The advance decline ratio in general supports a move higher for stocks. The number of new 52 week highs has continued to outpace the new lows since the start of the year. With IWM back ready to challenge its all-time high, this is a positive for the bulls.
Meanwhile the technical indicates are somewhat mixed. MACD issued a clear sell signal and Momentum is posed to fall negative. The Slow stochastic is pointing to neutral and has a very slight bias to down. Meanwhile the Fast Stochastic, Ultimate Oscillator and Rate Of Change are all pointing to higher prices shortly for stocks.
There is no general consensus among the technical indicators. Three are pointing higher for stocks. Two are pointing lower for stocks and one is neutral. On Friday though stocks tried a recovery in the afternoon and managed to push both the S&P, NASDAQ and IWM ETF higher into the close. The DOW came close. I think investors will try again on Monday.
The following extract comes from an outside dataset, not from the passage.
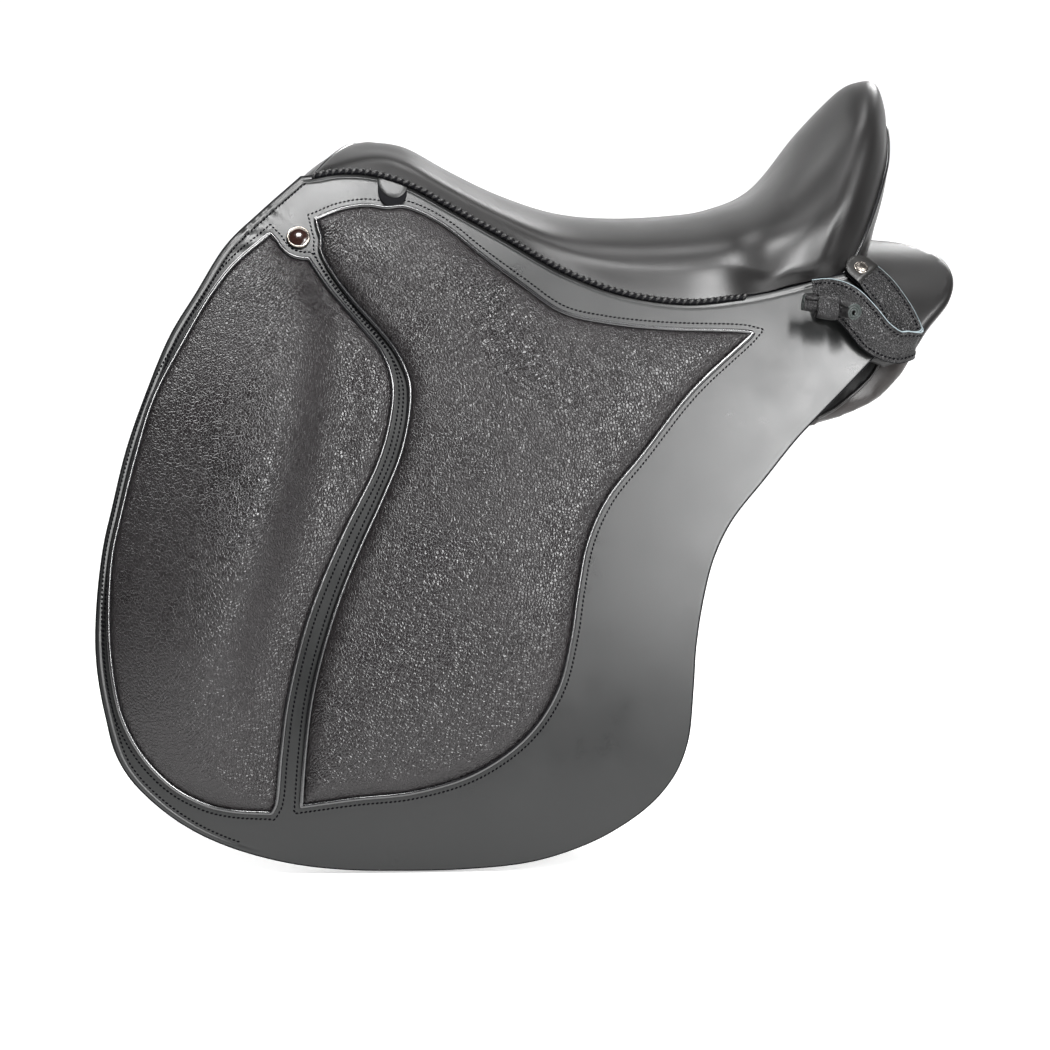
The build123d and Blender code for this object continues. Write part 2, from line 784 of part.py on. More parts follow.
panel_sections = []
for i, (low_share, spread_share, inner_share) in enumerate(panel_shares):
    low = below(low_share)
    low_out = (-(face_y(low, leg_out) - fit) * spread_share, low)
    low_in = (-channel_half_width * channel_flare_share, below(inner_share))
    half = tree_half(i)
    if i < lobe_first:
        top = arch_circle(i)[2] - fit
        middle = -(channel_half_width + half) / 2
        corners = (-channel_half_width, top), (middle, top + fit / 4), (-half + fit, top)
    else:
        corners = lobe_point(channel_half_width), lobe_point(half * panel_crown_share), lobe_point(half)
    panel_sections.append(panel_section(along(seat_shares[i][0]), *corners, low_out, low_in))
for x_share, out_share, low_share, in_share, low_z_share, in_z_share in panel_tail_shares:
    outer, inner = lobe_half_width * out_share, lobe_half_width * in_share
    corners = lobe_point(inner), lobe_point((outer + inner) / 2), lobe_point(outer)
    low_out = (-lobe_half_width * low_share, below(low_z_share))
    low_in = (-inner * channel_flare_share, below(in_z_share))
    panel_sections.append(panel_section(along(x_share), *corners, low_out, low_in))
with BuildPart() as panel:
    loft(panel_sections, ruled=True)
write_pair(panel, "panel")

# Stirrup bar: a plate riveted to the tree, with a bar that is open at the rear
rod_radius = bar_diameter / 2
rod_lift_share = 0.30
plate_in = -(boss_face + fit)
plate_out = plate_in - bar_plate_wall
rod_y = plate_out - leather_slot - rod_radius
rod_z = bar_low + bar_plate_height * rod_lift_share
tongue_length = catch_width
tongue_wall = catch_wall
rod_end = bar_front + bar_length - tongue_length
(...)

For Monday I am expecting the S&P will end higher than it starts. In between I am expecting much the same as what we have seen so far this year. I won’t be surprised if there is a dip in the morning as has been the case since the start of the year. However I do believe investors will push stocks higher into the close. It may not be much higher but I think we will see another positive close on Monday.